Chicago mayoral candidate U.S. Rep. Jesus “Chuy” Garcia on Tuesday unveiled his “Women’s Agenda.”

Ashlee Rezin/Sun-Times file

As Chicago’s second female mayor and first who is openly gay, Mayor Lori Lightfoot believes her ongoing fight for pay equity, paid parental leave, reproductive care and a fair share of jobs and contracts for women to be among her greatest strengths.

But it’s apparently not enough to satisfy mayoral challenger Jesus “Chuy” Garcia.

On Tuesday, Garcia outlined a “Women’s Agenda” that includes everything from free City Colleges tuition and student loan forgiveness for “women, immigrants, trades, veterans and adult learners” to advocating for “legislative solutions” that, he claims, would “make child care universal and affordable.”

Without saying what it would cost or how he plans to pay for it, Garcia noted that, “Universal pre-K alone would save Black families over $1.2 billion” each year.

Garcia’s Women’s Agenda also calls for:

• Promoting what he calls “community birthing options” by “allowing licensed certified midwives to practice as primary birth attendants, increasing birth center reimbursements and reducing unnecessary administrative rules.”

• Working with the Chicago Department of Public Health, community health centers and Cook County to eliminate what he calls “pharmacy, contraceptive and health deserts” on Chicago’s South and West sides.

• Increasing capacity at reproductive care facilities to accommodate the surging demand for abortions from pregnant women from out of state and establishing “reproductive health care pilot projects to support innovative approaches and patient-centered collaborations to safeguard patient access to abortions, regardless of residency.”

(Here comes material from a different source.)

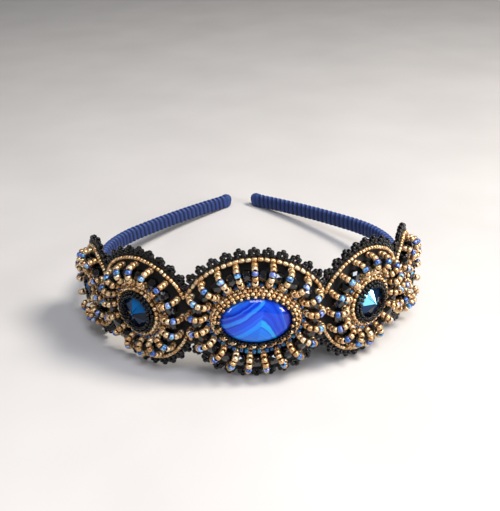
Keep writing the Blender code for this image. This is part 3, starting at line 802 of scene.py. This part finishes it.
def beadwork(medallion, side, gold, jet, cut, iris, capri):
    """All the beads of one medallion."""
    name = full_name(medallion, side)
    scale = medallion.bead
    d, h = CUT_RING[0] * scale, CUT_RING[1] * scale
    places, holes = arch_places(medallion, side, even_angles(medallion, d, medallion.arches))
    blue = np.zeros(places.shape[:2], bool)
    blue[:, BLUE_BEAD] = True
    size = ARCH_SEED * scale
    seed_beads(name + "_arch_gold", places[~blue], holes[~blue], size, gold, [name + "_arches"])
    seed_beads(name + "_arch_iris", places[blue], holes[blue], size, iris)

    t = even_angles(medallion, d, medallion.arches, 0.5)
    d = sagging(medallion, d, t)
    along = ring_axes(medallion, side, d, t, h)[1]
    fire_polished_beads(
        name + "_fire_polished", on_ring(medallion, side, d, t, h), along, cut,
        [name + "_faceted_beads"], scale,
    )
    d, h = FOOT_RING
    single = even_angles(medallion, d, medallion.arches, 0.5)
    pairs = np.concatenate([even_angles(medallion, d, medallion.arches, share) for share in FOOT_SHARES])
    t = np.concatenate([single[np.sin(single) > FOOT_PAIRS_BELOW], pairs[np.sin(pairs) <= FOOT_PAIRS_BELOW]])
    d = sagging(medallion, d, t)
    along = ring_axes(medallion, side, d, t, h)[1]
    places = on_ring(medallion, side, d, t, h)
    seed_beads(name + "_foot_beads", places, along, FOOT_SEED * scale, capri)
    bezel(name, medallion, side, gold, jet)
    outline_row(name, medallion, side, gold)


def bezel(name, medallion, side, gold, jet):
    """The woven bezel: rows of beads whose holes point up the wall, each row half a bead on from the last.
    Above the wall of gold beads the rows of the rim are small and black and lean in over the stone. Round
    the middle stone small black beads stand in the gaps between the gold ones as painted shade, the more so
    the nearer to the rim and the bottom, and the rim's row is all black at the bottom."""
    wall, rim = BEZELS[medallion.name]
    small = RIM_SEED * RIM_SCALE[medallion.name]
    places, holes, sizes, dark = [], [], [], []
    for number, (d, h) in enumerate(np.array(wall + rim) * MM):
        size = WALL_SEED if number < len(wall) else small
        count = 2 * round(ring_length(medallion, d) / (4 * WOVEN_ROOM * size[0]))
        t = even_angles(medallion, d, count, 0.5 * (number % 2))
        black = np.full(count, number >= len(wall))
        # Painted shade: black beads stand in the gaps between the gold ones round the middle stone
        if medallion is CENTRE:
            second = np.arange(count) % 2 == 1
            below = np.sin(t) < MIXED_BELOW[number]
            black = second & below if number < len(wall) else second | below
        outwards, _, face = ring_axes(medallion, side, d, t, h)
        lean = WALL_LEAN * number
        places.append(on_ring(medallion, side, d, t, h))
        holes.append(face * math.cos(lean) - outwards * math.sin(lean))
        sizes.append(np.where(black[:, None], small, size))
        dark.append(black)
    places, holes, sizes, dark = (np.concatenate(part) for part in (places, holes, sizes, dark))
    light = ~dark
    seed_beads(
        name + "_bezel_gold", places[light], holes[light], sizes[light], gold,
        [name + "_bezel"], GOLD_WOBBLE,
    )
    seed_beads(
        name + "_bezel_jet", places[dark], holes[dark], sizes[dark], jet, wobble=JET_WOBBLE
    )


def outline_row(name, medallion, side, gold):
    """One row of small gold beads, strung along the outline, which stops at the seams. The middle one's
    also stops where the lower arches reach the edge."""
    d, h = medallion.outline + OUTLINE_RING[0], OUTLINE_RING[1]
    size = np.array(OUTLINE_SEED[medallion.name]) * MM
    t = even_angles(medallion, d, round(ring_length(medallion, d) / (2 * STRUNG_ROOM * size[1])))
    t = t[within_seams(medallion, d, t, SEAM_SPARE)]
    if medallion is CENTRE:
        t = t[np.sin(t) > OUTLINE_STOPS]
    along = ring_axes(medallion, side, d, t, h)[1]
    seed_beads(name + "_outline", on_ring(medallion, side, d, t, h), along, size, gold)


def edge_runs():
    """The stretches of the outline between the valleys, as (medallion, side, first angle, last angle)."""
    runs = []
    for medallion, side in PLACES:
        d = medallion.outline
        inwards = math.acos(min(1, medallion.seam_in / (medallion.half_width + d)))
        if medallion is OUTER:
            runs.append((medallion, side, inwards - math.pi, math.pi - inwards))
        else:
            outwards = math.acos(min(1, medallion.seam_out / (medallion.half_width + d)))
            runs.append((medallion, side, outwards, math.pi - inwards))
            runs.append((medallion, side, inwards - math.pi, -outwards))
    return runs


def picot_edging(jet):
    """The edging: for each picot two beads stand side by side on the felt's edge, two more on them, and
    one lies across their tops. All beads are one row after another along the outline."""
    places, holes = [], []
    for medallion, side, first, last in edge_runs():
        t = np.linspace(first, last, PICOT_STEPS)
        run = run_along(medallion, medallion.outline + PICOT_RING, t)
        picots = max(2, round(run[-1] / PICOT_PITCH))
        for out, height, shares, standing in PICOT_ROWS:
            share = (np.arange(picots)[:, None] + np.array(shares)[None, :]).ravel() / picots
            angle = np.interp(share * run[-1], run, t)
            d, h = medallion.outline + out * MM, height * MM
            outwards, along, _ = ring_axes(medallion, side, d, angle, h)
            places.append(on_ring(medallion, side, d, angle, h))
            holes.append(outwards if standing else along)
    places, holes = np.concatenate(places), np.concatenate(holes)
    return seed_beads("picot_beads", places, holes, EDGE_SEED, jet, ["picot_edging"])


def cabochon(material):
    """The domed agate. Its height at r, the share of the way out, is one minus the cube of r, raised to a
    power a little under a half. Its ovals are r times as tall as the stone. What the stone is longer than
    it is tall shrinks by the root of r, so they close to a point in the middle. A straight wall and a flat
    back close it below."""
    r = np.sin(np.linspace(0.02, 1, DOME_RINGS) * math.pi / 2)
    t = 2 * math.pi * np.arange(DOME_SIDES) / DOME_SIDES
    longer = CENTRE.half_width - CENTRE.half_height
    h = DOME_LOW + (DOME_HIGH - DOME_LOW) * np.clip(1 - r ** 3, 0, 1) ** DOME_POWER
    u = (r * CENTRE.half_height + np.sqrt(r) * longer)[:, None] * np.cos(t)
    v = (r * CENTRE.half_height)[:, None] * np.sin(t)
    u, v = np.vstack([u, u[-1:]]), np.vstack([v, v[-1:]])
    points = on_strip(u, v, np.append(h, DOME_FOOT)[:, None])
    groups = [grid_faces(len(points), len(t), False, True), end_faces(len(points), len(t))]
    return make_piece(
        "centre_agate", points, groups, material, ["centre_cabochon"],
        pattern=np.stack([u, v], -1) / MM,
    )


def cut_crystal(medallion, side, material):
    """The pointed crystal: a tiny table, eight kites and sixteen girdle facets in front, a low wall, and
    a plain cone of facets behind, whose corners lie on five rings. Each facet has corners and a tone of
    its own: the facets that look to one side get a light tone as a painted reflection, the rest a darker one."""
    sides = CRYSTAL_SIDES
    radius = medallion.half_width - CRYSTAL_PLAY
    scale = radius / ROUND.half_width
    point = CRYSTAL_GIRDLE + CRYSTAL_RISE * scale
    star = point - CRYSTAL_RISE * scale * (CRYSTAL_STAR - CRYSTAL_TABLE) + STAR_LIFT * scale
    start = math.radians(PAINTED_REFLECTION_SIDE[side]) - math.pi / sides
    under = CRYSTAL_GIRDLE - CRYSTAL_WALL
    rings = (
        (CRYSTAL_TABLE, point, sides, 0), (CRYSTAL_STAR, star, sides, 0.5),
        (1.0, CRYSTAL_GIRDLE, 2 * sides, 0), (1.0, under, 2 * sides, 0),
        (CRYSTAL_BACK, under - CRYSTAL_DEPTH * scale, 2 * sides, 0),
    )
    rows = []
    for share, h, number, shift in rings:
        turn = start + 2 * math.pi * (np.arange(number) + shift) / number
        u, v = share * radius * np.cos(turn), share * radius * np.sin(turn)
        rows.append(on_strip(side * medallion.s + u, medallion.v + v, h))
    points = np.concatenate(rows)

    k, j = np.arange(sides), np.arange(2 * sides)
    before, j2 = (k - 1) % sides, (j + 1) % (2 * sides)
    rim, low, tip = 2 * sides, 4 * sides, 6 * sides
    groups = (
        k[None], np.stack([k, sides + before, rim + 2 * k, sides + k], -1),
        np.stack([sides + k, rim + 2 * k, rim + 2 * k + 1], -1),
        np.stack([sides + k, rim + 2 * k + 1, rim + (2 * k + 2) % (2 * sides)], -1),
        np.stack([rim + j, low + j, low + j2, rim + j2], -1),
        np.stack([low + j, tip + j, tip + j2, low + j2], -1), (tip + j[::-1])[None],
    )
    turns = (0 * k[:1], k, k + 0.25, k + 0.75, j / 2, j / 2, 0 * k[:1])
    loose, split, tones, first = [], [], [], 0
    for group, turn in zip(groups, turns):
        facing = np.cos(2 * math.pi * (turn - 0.5) / sides)
        dark = RANDOM.uniform(*DARK_TONES, len(group))
        # Painted reflection: facets that look to one side get a light tone, the rest a darker one at random
        light = PAINTED_REFLECTION_TONE[side] + RANDOM.uniform(*PAINTED_REFLECTION_SPREAD, len(group))
        loose.append(points[group].reshape(-1, 3))
        split.append(first + np.arange(group.size).reshape(group.shape))
        tones.append(np.repeat(np.where(facing > PAINTED_REFLECTION_WITHIN, light, dark), group.shape[1]))
        first += group.size
    name = full_name(medallion, side)
    return make_piece(
        name + "_cut_crystal", np.concatenate(loose), split, material, [name + "_crystal"],
        smooth=False, values={"tone": np.concatenate(tones)},
    )


# Stage

def floor(material):
    """A level square at the height where the headband rests."""
    mesh = bpy.data.meshes.new("floor")
    half = FLOOR_HALF
    corners = [(-half, -half, 0), (half, -half, 0), (half, half, 0), (-half, half, 0)]
    mesh.from_pydata(corners, [], [(0, 1, 2, 3)])
    mesh.materials.append(material)
    made = bpy.data.objects.new("floor", mesh)
    bpy.context.scene.collection.objects.link(made)


def softbox(name, place, aim, size, power, text):
    """A rectangular area light that looks from its place at its aim."""
    data = bpy.data.lights.new(name, "AREA")
    data.shape = "RECTANGLE"
    data.size, data.size_y = size
    data.energy = power
    data.color = colour(text)[:3]
    made = bpy.data.objects.new(name, data)
    bpy.context.scene.collection.objects.link(made)
    back = unit(np.array(place) - np.array(aim))
    right = unit(np.cross([0.0, 0.0, 1.0], back))
    turn = np.stack([right, np.cross(back, right), back], 1)
    made.matrix_world = Matrix.LocRotScale(place, Matrix(turn.tolist()).to_quaternion(), None)


def lights():
    """A soft light from the upper right, a weaker one above the camera, a narrow low one on each side that
    the stone and the glass mirror, and a pale room. The view shows colours as they are, without a film
    curve, so that the blues stay as full as in the real one."""
    for name, place, size, power, text in SOFTBOXES:
        softbox(name, place, LIGHT_AIM, size, power, text)
    world = bpy.data.worlds.new("room")
    world.use_nodes = True
    background = world.node_tree.nodes["Background"]
    background.inputs["Color"].default_value = colour(ROOM_COLOUR)
    background.inputs["Strength"].default_value = ROOM_STRENGTH
    bpy.context.scene.world = world
    bpy.context.scene.view_settings.view_transform = "Standard"


def camera():
    """The camera stands where the photograph was taken from. Its axes are worked out in the band's own
    axes and then turned with the band."""
    e, yaw = CAMERA_ELEVATION, CAMERA_YAW
    look = np.array([math.sin(yaw) * math.cos(e), math.cos(yaw) * math.cos(e), -math.sin(e)])
    right = np.array([math.cos(yaw), -math.sin(yaw), 0.0])
    up = np.cross(right, look)
    rolled_right = math.cos(CAMERA_ROLL) * right + math.sin(CAMERA_ROLL) * up
    rolled_up = math.cos(CAMERA_ROLL) * up - math.sin(CAMERA_ROLL) * right
    place = to_row(CAMERA_AIM - CAMERA_DISTANCE * look)
    turn = np.stack([rolled_right @ AXES, rolled_up @ AXES, -look @ AXES], 1)
    data = bpy.data.cameras.new("camera")
    data.sensor_width = SENSOR_MM
    data.lens = LENS_PIXELS * SENSOR_MM / IMAGE_HEIGHT_PIXELS
    data.clip_start = NEAREST_SEEN
    made = bpy.data.objects.new("camera", data)
    made.matrix_world = Matrix.LocRotScale(place.tolist(), Matrix(turn.tolist()).to_quaternion(), None)
    bpy.context.scene.collection.objects.link(made)
    bpy.context.scene.camera = made


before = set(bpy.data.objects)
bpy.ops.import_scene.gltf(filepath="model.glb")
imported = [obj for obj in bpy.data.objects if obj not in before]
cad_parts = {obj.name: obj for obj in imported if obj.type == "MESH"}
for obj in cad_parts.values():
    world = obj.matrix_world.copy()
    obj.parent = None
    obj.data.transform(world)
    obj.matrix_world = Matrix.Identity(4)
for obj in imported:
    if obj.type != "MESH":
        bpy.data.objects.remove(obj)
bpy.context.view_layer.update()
AXES, ORIGIN = band_axes()

camera()
lights()
floor(make_material(matt_painted_board))
wound_band(make_material(wound_satin_cord))
felt_strip(make_material(pressed_wool_felt))
JET = make_material(jet_glass_seed)
picot_edging(JET)
GOLD = make_material(galvanised_gold_glass)
CUT, IRIS, CAPRI = map(make_material, (fire_polished_jet, iris_sapphire_glass, capri_blue_glass))
for medallion, side in PLACES:
    beadwork(medallion, side, GOLD, JET, CUT, IRIS, CAPRI)
cabochon(make_material(polished_banded_agate))
CRYSTAL = make_material(foiled_blue_crystal)
for medallion, side in PLACES:
    if medallion is not CENTRE:
        cut_crystal(medallion, side, CRYSTAL)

• Training Chicago Police officers to sensitively handle emergency calls and cases involving gender-based violence and the LGBTQ+ community and requiring “cultural competency training for all public-facing” city employees.

• Providing and distributing “free sanitary products” at the CTA — similar to the distribution of free masks during the pandemic — to address what he calls “period dignity for unhoused women.”

• Appointing a deputy mayor focused on gender equity and narrowing a pay gap has Latinas in Illinois earning an average of 53 cents for every $1 earned by white men, even though 40% of Latinas are the primary earner in their families.

• Committing to “gender parity,” including members of the LGBTQ+ community, at City Hall and at all agencies of local government and the boards and commissions that oversee them.

The Lightfoot campaign accused Garcia of parroting the mayor’s ideas for the second time in less than a week.

“After years of tethering himself to Me-Too magnet Michael Madigan, copycat Chuy Garcia decided to release a plan to ease the plight of women in Chicago — much of which was lifted from our woman mayor’s policy accomplishments,” campaign spokesperson Hannah Goss was quoted in a statement.

Accusing Garcia of similarly mimicking the mayor’s anti-violence plan, Goss said, “Instead of trying to pass off the mayor’s policy agenda as his own, perhaps the cngressman should join in the work she is already doing to support women across this city.”

Throughout her first term as mayor, Lightfoot proudly maintained an all-female financial team that includes Chief Financial Officer Jennie Huang Bennett, Budget Director Susie Park and Comptroller Reshma Soni. She has appointed more women to leadership positions than any other mayor in recent history.

Last summer, Lightfoot vowed to expand paid parental leave for city employees, conduct a continuous “pay equity audit” and challenged the private sector to do the same to remedy a pandemic-driven “she-cession” that’s had a disproportionate impact on women of color.

She subsequently granted 12 weeks of paid parental leave to all 32,000 city employees but has been accused by the Chicago Teachers Union of rescinding a similar promise to teachers and school employees.

Her $16.4 billion 2023 budget includes $3 million for reproductive services tied to the influx of women descending on Chicago seeking abortions outlawed in their home states.